The UK, Czechia and Denmark gas tanks are also just over 70% full, putting them in comfortable positions. However, many other EU countries have far less, with Sweden at the bottom of the list with only 10% and Croatia and Bulgaria both with less than 30%.
However, the key countries of German and Italy have 55.95% and 53.9% respectively and are by far the biggest consumers of gas. As Germany is home to the largest gas tanks in Europe it acts as a EU distribution hub for gas. It already has enough to meet its domestic needs in this coming winter and the excess can be distributed to other EU countries as demand requires. Between them German and Italy already account for more than 40% of all the gas in storage in Europe.
Ukraine has even bigger storage facilities and is a major source of gas during the winter, but its tanks are only 18.6% full as of June 16. Still, even at low levels the gas in storage in Ukraine is already equal to more than 10% of all gas stored in Europe.
Gazprom cut off
Gazprom reported on June 14 it was reducing gas supply via Nord Stream 1 to 100mn cubic metres per day, down from a previous plan of 167 mcm per day. Russia said that the technical watchdog Rostekhnadzor had ordered a temporary halt as parts to repair some Siemens equipment were unavailable due to Western sanctions. As a result, only three gas-pumping units remain in operation, it said.
Gazprom’s “technical problems” come after it halted deliveries to some European countries after companies in Bulgaria, Denmark, Finland, the Netherlands, and Poland refused to pay for natural gas in rubles, as demanded by the Russian government.
Gas transit to Europe via Ukraine has also been caught up in the war and deliveries via Sokhranivka in Ukraine that normally account for a third of the total were taken offline in May as the war affected Ukraine’s gas transit business for the first time. The Gas Transmission System Operator of Ukraine (GTSOU) said it had taken the station offline as it was now in Russian occupied territory.
Deliveries to Europe via Ukraine slumped to 9 bcm from 14 bcm between January and April this year compared with the same period a year earlier.
Gazprom was transiting the maximum allowed volumes of about 109 mcm per day for two months after the war in Ukraine started in February, and used the reserved capacity in full until the end of March 2022.
Europe has been replenishing its storage tanks at the fastest rate in many years. At the end of winter Brussels ordered that the tanks be 90% full by the start of the heating season, just as the debate on shutting off Russian gas deliveries to Europe completely was gathering steam. That goal was later revised down to 80%, but the pace has been relentless.
The fast pace has been fed by record deliveries of LNG to Europe.
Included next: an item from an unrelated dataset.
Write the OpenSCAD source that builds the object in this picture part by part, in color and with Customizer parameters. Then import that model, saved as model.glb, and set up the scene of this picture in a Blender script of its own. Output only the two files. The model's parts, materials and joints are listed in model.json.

The US made 15 bcm available and has diverted some of its deliveries from Asia to ensure that its allies in Europe have enough gas before the winter.
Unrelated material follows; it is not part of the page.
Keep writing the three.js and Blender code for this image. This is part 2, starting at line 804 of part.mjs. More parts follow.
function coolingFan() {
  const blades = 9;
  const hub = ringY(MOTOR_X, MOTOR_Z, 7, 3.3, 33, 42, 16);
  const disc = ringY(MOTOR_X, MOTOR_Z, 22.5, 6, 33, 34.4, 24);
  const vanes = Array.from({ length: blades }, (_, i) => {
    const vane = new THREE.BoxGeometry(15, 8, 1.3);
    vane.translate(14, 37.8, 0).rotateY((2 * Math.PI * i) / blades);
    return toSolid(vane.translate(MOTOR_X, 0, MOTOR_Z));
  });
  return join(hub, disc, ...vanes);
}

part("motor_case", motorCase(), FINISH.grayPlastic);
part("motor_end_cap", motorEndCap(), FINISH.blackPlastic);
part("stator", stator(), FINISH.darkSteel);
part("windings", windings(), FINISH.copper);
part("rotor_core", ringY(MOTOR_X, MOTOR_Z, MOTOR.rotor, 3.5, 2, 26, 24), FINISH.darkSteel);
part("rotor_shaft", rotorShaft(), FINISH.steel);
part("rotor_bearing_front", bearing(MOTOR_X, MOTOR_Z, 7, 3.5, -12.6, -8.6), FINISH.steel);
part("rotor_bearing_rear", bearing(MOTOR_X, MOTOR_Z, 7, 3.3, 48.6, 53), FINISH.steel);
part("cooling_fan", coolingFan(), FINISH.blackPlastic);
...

LNG supplies from terminals to Europe’s gas transport system in May hit a record high for the month, reaching 10.8 bcm, which exceeds the previous record of 10.27 bcm of May 2020. LNG reserves in EU states are 13% higher now than in 2021, and 12% higher than a five-year average.
The Grain LNG terminal in the UK, the largest in Europe and eight-largest in the world, posted record gas send-out levels in April, as high demand for gas from Europe pushed utilisation rates up, with LNG tankers arriving from eight new countries since January. The terminal saw its highest ever utilisation rate in April, sending out an average of 431 GWh per day, more than the previous high of 412.2 GWh in April 2021, reports bne IntelliNews’ sister publication Newsbase.com.
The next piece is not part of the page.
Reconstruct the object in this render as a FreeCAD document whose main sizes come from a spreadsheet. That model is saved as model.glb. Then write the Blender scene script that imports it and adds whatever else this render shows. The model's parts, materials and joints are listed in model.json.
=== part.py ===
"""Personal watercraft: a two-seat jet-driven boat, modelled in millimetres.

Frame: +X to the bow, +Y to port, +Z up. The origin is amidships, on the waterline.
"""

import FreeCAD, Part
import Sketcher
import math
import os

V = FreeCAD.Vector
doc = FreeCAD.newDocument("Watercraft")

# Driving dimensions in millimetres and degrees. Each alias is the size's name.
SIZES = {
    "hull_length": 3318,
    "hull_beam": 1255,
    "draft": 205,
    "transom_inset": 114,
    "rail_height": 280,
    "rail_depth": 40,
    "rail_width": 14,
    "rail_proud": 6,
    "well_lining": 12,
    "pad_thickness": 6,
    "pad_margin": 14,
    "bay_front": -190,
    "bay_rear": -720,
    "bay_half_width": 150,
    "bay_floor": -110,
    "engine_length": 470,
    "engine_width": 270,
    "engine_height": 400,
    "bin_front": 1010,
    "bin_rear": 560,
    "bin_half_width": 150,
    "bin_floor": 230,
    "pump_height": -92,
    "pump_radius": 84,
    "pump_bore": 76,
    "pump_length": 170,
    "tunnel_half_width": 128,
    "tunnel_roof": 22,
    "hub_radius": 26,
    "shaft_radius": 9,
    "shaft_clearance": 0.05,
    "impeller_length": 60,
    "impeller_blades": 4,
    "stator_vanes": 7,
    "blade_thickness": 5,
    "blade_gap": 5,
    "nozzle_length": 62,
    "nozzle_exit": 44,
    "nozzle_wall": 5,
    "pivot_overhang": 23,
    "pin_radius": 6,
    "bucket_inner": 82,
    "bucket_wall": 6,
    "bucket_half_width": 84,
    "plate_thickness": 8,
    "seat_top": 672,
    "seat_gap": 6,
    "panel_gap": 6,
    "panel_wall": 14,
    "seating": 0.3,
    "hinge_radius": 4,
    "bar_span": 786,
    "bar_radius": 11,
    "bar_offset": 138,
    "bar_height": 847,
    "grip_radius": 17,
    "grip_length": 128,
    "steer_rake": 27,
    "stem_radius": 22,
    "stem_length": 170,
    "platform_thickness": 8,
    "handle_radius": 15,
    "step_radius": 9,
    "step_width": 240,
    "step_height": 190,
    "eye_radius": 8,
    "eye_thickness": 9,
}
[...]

Total LNG deliveries to Europe’s gas transport system have reached around 52.45 bcm year-to-date. To compare, Gazprom exported 61 bcm of gas to non-CIS states (including China) in the same period.
And Europe’s LNG capacity will only grow. In the wake of Russia’s invasion of Ukraine, a raft of new LNG import projects have been proposed across Europe, while a number of pre-invasion projects that once were considered to have a questionable economic case are now moving forward swiftly.
The flood of gas entering Europe has also taken the pressure off prices which soared 20-fold during the worst of the European gas crisis that started last summer.
However, LNG deliveries to Europe from the US will likely slow following an explosion at the US Freeport terminal in Texas this month. Freeport LNG, one of the largest sources of US LNG exports, is due to remain shut for three weeks, and the downtime could be longer given that the extent of the damage is yet to be determined, Rystad Energy said in a note. The plant had been running at close to its capacity in recent months, helping Europe offset recent disruptions in Russian supply.
The bulk of Freeport LNG’s output had been heading to Europe before the incident – rising from 40% in March to close to 60% in May. The plant has been able to quickly divert extra supply to Europe amid soaring prices and Moscow’s invasion thanks to the fact that most of its capacity is uncontracted.
Gazprom was accused of squeezing gas supplies to Europe last year and exacerbating the gas crisis to put pressure on the EU to sign off on new long-term gas contracts the Kremlin needs to develop its vast Yamal gas deposits.
Gazprom made a point of sticking scrupulously to the terms of its supply contracts at a time when shortage and panic had sent gas spot prices through the roof.
Now some observers say that Gazprom is again using gas as a political weapon in Russia’s confrontation with the West with the goal of making sure that Europe does not have enough gas in storage before the heating season starts in October.
However, with Europe’s tanks, and especially those in Germany and Italy, half full by June it seems that Europe is on course to have enough gas ready to use in five months’ time.
Gazprom’s slowdown in delivery – and the Nord Stream 1 pipeline is due for its annual maintenance break in July – also can be seen as a threat of the Kremlin deciding to unilaterally cutting Europe off from gas as part of its clash with the West. This scenario is considered highly unlikely by analysts as although it would cause a gas crisis in Europe, the deliveries would not be restarted and the Kremlin would have to forego significant amounts of revenue it currently badly needs to finance its war.